- Instructions to follow -
Write out all the material exactly. Leave nothing out.

Start of Data

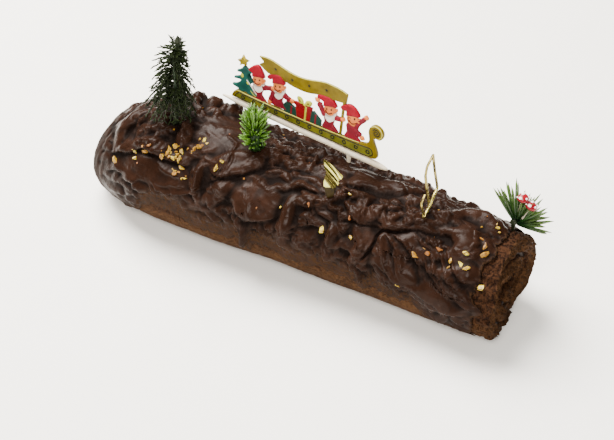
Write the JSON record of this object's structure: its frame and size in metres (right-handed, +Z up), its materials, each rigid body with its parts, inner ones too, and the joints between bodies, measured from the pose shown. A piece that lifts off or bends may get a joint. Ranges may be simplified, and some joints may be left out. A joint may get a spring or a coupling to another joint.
{
  "type": "yule log cake",
  "caption": "Chocolate yule log: a rolled sponge with a spiral filling under a thick chocolate coat with chopped nuts, dressed with festive plastic picks.",
  "frame": {"origin": "bottom centre of the whole cake's bounding box, on the table", "axes": "+X along the log towards its cut end, -Y towards its front, +Z up"},
  "size_m": [0.3434, 0.0996, 0.15],
  "materials": {
    "sponge": "open crumb",
    "filling": "soft chocolate cream",
    "icing": "satin chocolate",
    "fir_green": "moulded",
    "bright_green": "glossy",
    "ivory": "smooth",
    "topper_paint": "printed",
    "gold": "metallised foil",
    "needle_green": "satin",
    "mushroom_red": "glossy"
  },
  "bodies": {
    "root": {"sponge": "sponge", "filling": "filling", "icing": "icing", "fir_tree": "fir_green", "small_fir": "bright_green", "topper_bar": "ivory", "topper_plaque": "topper_paint", "gold_leaf": "gold", "gold_star": "gold", "pine_sprig": "needle_green", "mushroom_1": "mushroom_red", "mushroom_2": "mushroom_red"}
  },
  "joints": []
}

End of Data

- Answer to this exercise -
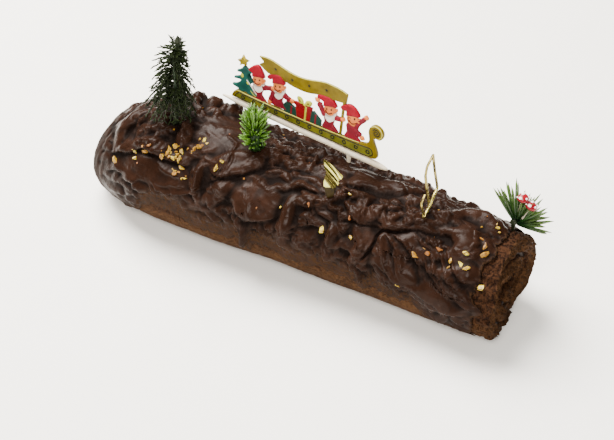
Write the JSON record of this object's structure: its frame and size in metres (right-handed, +Z up), its materials, each rigid body with its parts, inner ones too, and the joints between bodies, measured from the pose shown. A piece that lifts off or bends may get a joint. Ranges may be simplified, and some joints may be left out. A joint may get a spring or a coupling to another joint.
{
  "type": "yule log cake",
  "caption": "Chocolate yule log: a rolled sponge with a spiral filling under a thick chocolate coat with chopped nuts, dressed with festive plastic picks.",
  "frame": {"origin": "bottom centre of the whole cake's bounding box, on the table", "axes": "+X along the log towards its cut end, -Y towards its front, +Z up"},
  "size_m": [0.3434, 0.0996, 0.15],
  "materials": {
    "sponge": "open crumb",
    "filling": "soft chocolate cream",
    "icing": "satin chocolate",
    "fir_green": "moulded",
    "bright_green": "glossy",
    "ivory": "smooth",
    "topper_paint": "printed",
    "gold": "metallised foil",
    "needle_green": "satin",
    "mushroom_red": "glossy"
  },
  "bodies": {
    "root": {"sponge": "sponge", "filling": "filling", "icing": "icing", "fir_tree": "fir_green", "small_fir": "bright_green", "topper_bar": "ivory", "topper_plaque": "topper_paint", "gold_leaf": "gold", "gold_star": "gold", "pine_sprig": "needle_green", "mushroom_1": "mushroom_red", "mushroom_2": "mushroom_red"}
  },
  "joints": []
}